To solve the problem step by step, we will follow these calculations: ### Step 1: Calculate the heat required to raise the temperature of water from 30°C to 90°C. The formula for heat (Q) required to change the temperature of a substance is given by: \[ Q = m \cdot c \cdot \Delta T \] Where: - \( m \) = mass of the substance (in grams) - \( c \) = specific heat capacity of water (approximately \( 1 \, \text{cal/g°C} \)) - \( \Delta T \) = change in temperature (in °C) For our case: - \( m = 54 \, \text{g} \) - \( c = 1 \, \text{cal/g°C} \) - \( \Delta T = 90°C - 30°C = 60°C \) Calculating the heat required: \[ Q = 54 \, \text{g} \cdot 1 \, \text{cal/g°C} \cdot 60°C \] \[ Q = 54 \cdot 60 = 3240 \, \text{cal} \] ### Step 2: Set up the equation for the heat gained by steam. Let \( m \) be the mass of steam that condenses.

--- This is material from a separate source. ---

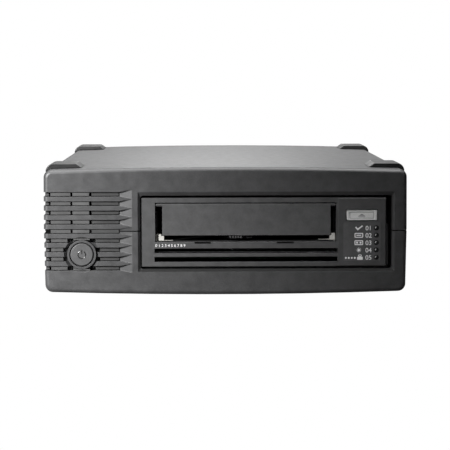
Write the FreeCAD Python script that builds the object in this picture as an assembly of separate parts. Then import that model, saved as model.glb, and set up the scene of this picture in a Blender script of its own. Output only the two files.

The heat gained by the steam when it condenses and cools down to 90°C is given by: \[ Q = m \cdot L + m \cdot c \cdot (100°C - 90°C) \] Where: - \( L = 536 \, \text{cal/g} \) (latent heat of steam) - \( c = 1 \, \text{cal/g°C} \) So, the equation becomes: \[ Q = m \cdot 536 + m \cdot 1 \cdot (100 - 90) \] \[ Q = m \cdot 536 + m \cdot 10 \] \[ Q = m \cdot (536 + 10) \] \[ Q = m \cdot 546 \] ### Step 3: Equate the heat gained by steam to the heat lost by water. From Step 1, we have: \[ 3240 = m \cdot 546 \] ### Step 4: Solve for \( m \). Rearranging the equation gives: \[ m = \frac{3240}{546} \] Calculating \( m \): \[ m \approx 5.93 \, \text{g} \] ### Step 5: Calculate the total mass of the mixture. The total mass of the mixture is the sum of the mass of water and the mass of steam: \[ \text{Total mass} = 54 \, \text{g} + 5.93 \, \text{g} \] \[ \text{Total mass} \approx 59.93 \, \text{g} \] Rounding this to the nearest whole number gives: \[ \text{Total mass} \approx 60 \, \text{g} \] ### Final Answer: The mass of the mixture is approximately **60 grams**. ---